6. Develop and maintain secure applications and systems

  1. Identify and address vulnerabilities by installing security patches promptly.
  2. Develop applications in accordance with secure coding guidelines to prevent common vulnerabilities.


7. Restrict access to cardholder data

  1. Limit access to cardholder data to users whose job requires it.
  2. Implement access controls to ensure that access is granted based on job role.


8. Implement systems for identity authentication and access management for system components

  1. Assign unique identities to users.
  2. Implement strong authentication for users and devices.


9. Restrict physical access to cardholder data

  1. Protect against unauthorized physical access, tampering, and theft.
  2. Use appropriate physical controls to secure locations and equipment storing cardholder data.


10. Monitor and record all access to network resources and cardholder data

  1. Implement logging mechanisms and regularly review logs to track user activities related to cardholder data.
  2. Ensure that logs are secure, current, and retained according to PCI DSS compliance requirements.


11. Regularly test security systems and processes

  1. Perform vulnerability assessments and penetration tests to detect and fix security vulnerabilities.
  2. Routinely evaluate security systems and procedures to verify their effectiveness in safeguarding cardholder information.

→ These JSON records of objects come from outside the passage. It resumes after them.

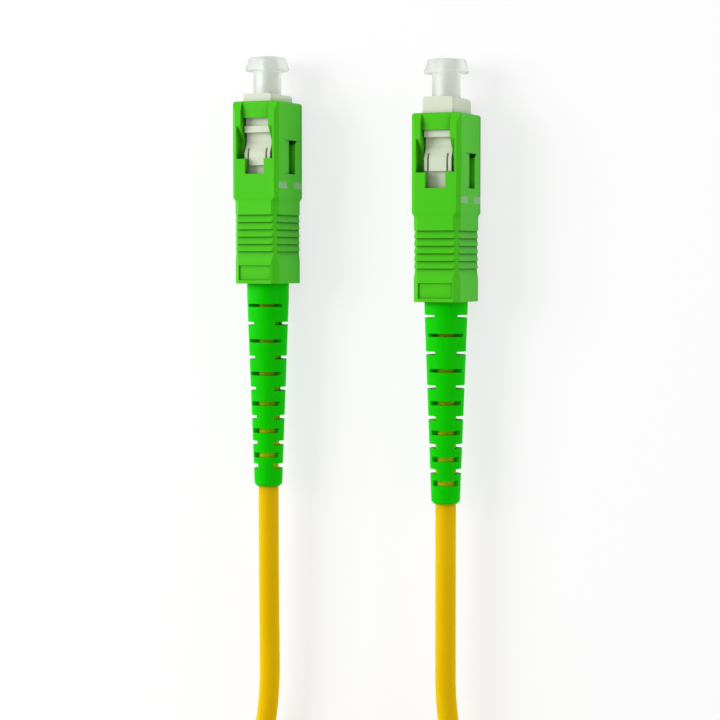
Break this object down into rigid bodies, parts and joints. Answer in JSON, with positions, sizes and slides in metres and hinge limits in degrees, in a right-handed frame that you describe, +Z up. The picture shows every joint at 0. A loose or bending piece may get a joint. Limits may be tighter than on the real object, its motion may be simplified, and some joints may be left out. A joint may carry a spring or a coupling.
{
  "type": "fibre optic patch cable",
  "caption": "Simplex fibre optic patch cable with a capped push-pull, angle-polished plug and a slotted boot at each end, its jacketed cord gathered in a flat coil.",
  "frame": {"origin": "on the floor, at the middle of the box round the two plugs and their boots, without the cord", "axes": "+Y along the plugs towards the ferrule tips, +X towards plug b, +Z up"},
  "size_m": [0.049, 0.1486, 0.009],
  "materials": {
    "cap_plastic": "translucent, soft gloss",
    "sleeve_plastic": "moulded, satin",
    "frame_plastic": "moulded, satin",
    "ferrule_ceramic": "ground and polished",
    "plated_metal": "turned, nickel plated",
    "spring_steel": "drawn wire",
    "yarn": "loose straight yarn",
    "buffer_plastic": "smooth",
    "boot_rubber": "moulded, satin",
    "jacket": "extruded, soft satin"
  },
  "bodies": {
    "cord": {"cable_run_a": "jacket", "cable_run_b": "jacket", "cable_coil": "jacket", "plug_frame_a": "frame_plastic", "stop_ring_a": "plated_metal", "crimp_ring_a": "plated_metal", "aramid_yarn_a": "yarn", "spring_a": "spring_steel", "boot_a": "boot_rubber", "plug_frame_b": "frame_plastic", "stop_ring_b": "plated_metal", "crimp_ring_b": "plated_metal", "aramid_yarn_b": "yarn", "spring_b": "spring_steel", "boot_b": "boot_rubber"},
    "sleeve_a": {"coupling_sleeve_a": "sleeve_plastic"},
    "fibre_a": {"ferrule_a": "ferrule_ceramic", "ferrule_flange_a": "plated_metal", "buffered_fibre_a": "buffer_plastic"},
    "cap_a": {"dust_cap_a": "cap_plastic"},
    "sleeve_b": {"coupling_sleeve_b": "sleeve_plastic"},
    "fibre_b": {"ferrule_b": "ferrule_ceramic", "ferrule_flange_b": "plated_metal", "buffered_fibre_b": "buffer_plastic"},
    "cap_b": {"dust_cap_b": "cap_plastic"}
  },
  "joints": [
    {"name": "sleeve_a_float", "type": "slide", "parent": "cord", "child": "sleeve_a", "axis": [0, 1, 0], "range_m": [-0.00113, 0]},
    {"name": "ferrule_a_push", "type": "slide", "parent": "cord", "child": "fibre_a", "axis": [0, -1, 0], "range_m": [0, 0.001], "stiffness_N_per_m": 1500, "deforming": ["spring_a"]},
    {"name": "cap_a_pull", "type": "slide", "parent": "fibre_a", "child": "cap_a", "axis": [0, 1, 0], "range_m": [0, 0.008]},
    {"name": "sleeve_b_float", "type": "slide", "parent": "cord", "child": "sleeve_b", "axis": [0, 1, 0], "range_m": [0, 0.00113]},
    {"name": "ferrule_b_push", "type": "slide", "parent": "cord", "child": "fibre_b", "axis": [0, -1, 0], "range_m": [0, 0.001], "stiffness_N_per_m": 1500, "deforming": ["spring_b"]},
    {"name": "cap_b_pull", "type": "slide", "parent": "fibre_b", "child": "cap_b", "axis": [0, 1, 0], "range_m": [0, 0.008]}
  ]
}
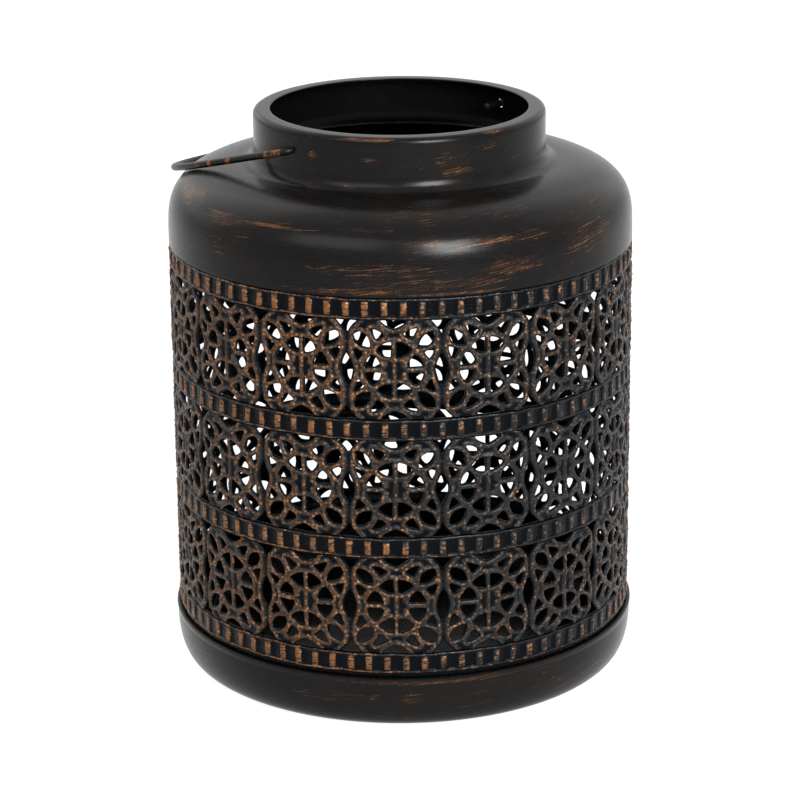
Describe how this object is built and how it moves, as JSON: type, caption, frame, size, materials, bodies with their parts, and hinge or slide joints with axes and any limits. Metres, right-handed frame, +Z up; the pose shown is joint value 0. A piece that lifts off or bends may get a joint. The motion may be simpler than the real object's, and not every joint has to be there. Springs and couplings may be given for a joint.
{
  "type": "lantern",
  "caption": "Round sheet-metal lantern: domed cap with an open neck, pierced filigree drum between ladder bands, round-cornered pan and a swinging wire bail.",
  "frame": {"origin": "centre of the flat underside of the pan, where the lantern stands", "axes": "+Z up along the drum's axis, +X along the bail's hinge line, +Y to the side that the folded bail lies on"},
  "size_m": [0.1652, 0.176, 0.2],
  "materials": {
    "antiqued_black": "satin black paint with brushed copper highlights",
    "copper_brushed_black": "satin black paint, copper dry-brushed over the raised pattern",
    "wire_black": "satin black paint, rubbed to copper near the hinge"
  },
  "bodies": {
    "lantern_body": {"top_cap": "antiqued_black", "filigree_drum": "copper_brushed_black", "base_pan": "antiqued_black"},
    "bail": {"bail_handle": "wire_black"}
  },
  "joints": [
    {"name": "bail_swing", "type": "hinge", "parent": "lantern_body", "child": "bail", "pos_m": [0, 0, 0.1927], "axis": [1, 0, 0], "range_deg": [0, 210]}
  ]
}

12. Create policies for personnel information security protocols

  1. Create, issue, distribute, and maintain a security policy focused on safeguarding cardholder information.
  2. Ensure that employees and contractors understand the information security policy and their roles in securing cardholder data.

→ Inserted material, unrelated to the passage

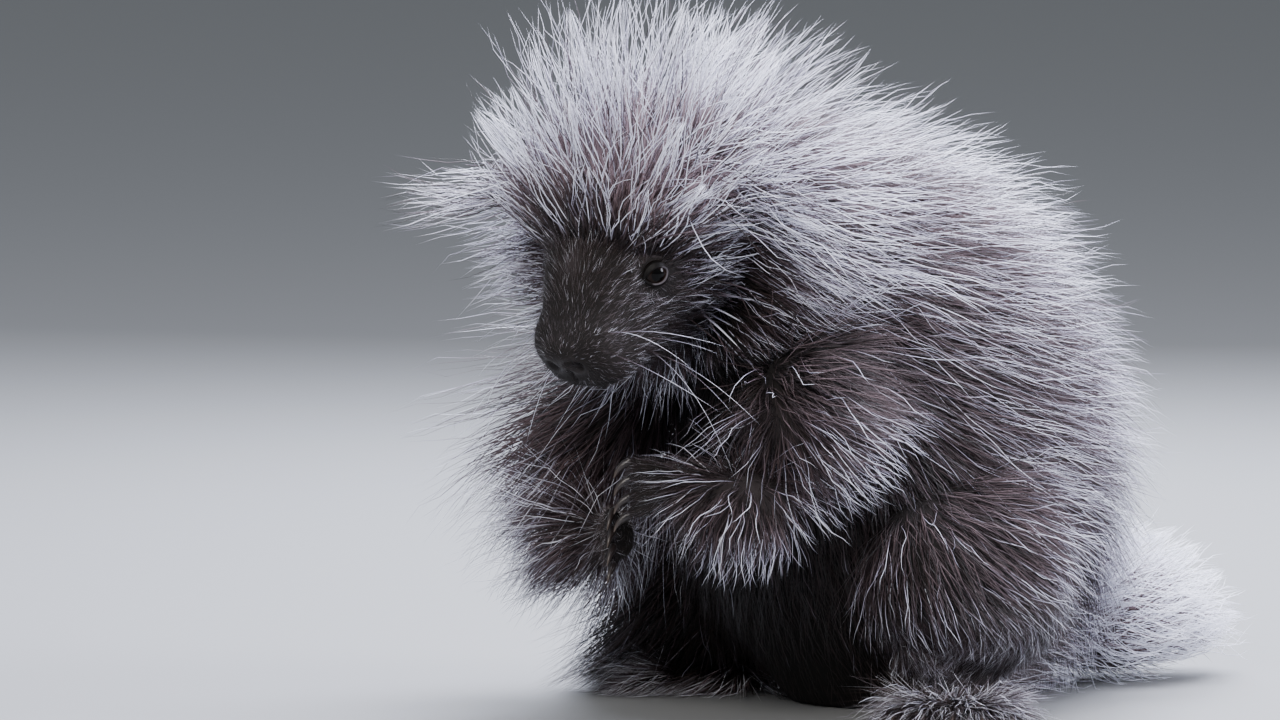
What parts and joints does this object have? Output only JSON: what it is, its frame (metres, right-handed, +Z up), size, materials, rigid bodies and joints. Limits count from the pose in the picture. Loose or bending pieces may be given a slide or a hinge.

PCI DSS compliance: Mandatory, but beneficial

While PCI DSS compliance is mandatory for any business that handles cardholder data, it does provide many valuable benefits for the ongoing optimization of security systems and processes. As threats to data security become more sophisticated, the importance of elements associated with PCI DSS compliance will only increase.

Organizations committed to maintaining high standards of data security agree that PCI DSS compliance has become more than a regulatory requirement. For many, it has become a critical component of their overall security strategy. Achieving and maintaining PCI DSS compliance has proven to be a strategic investment in an organization's security, reputation, and future growth.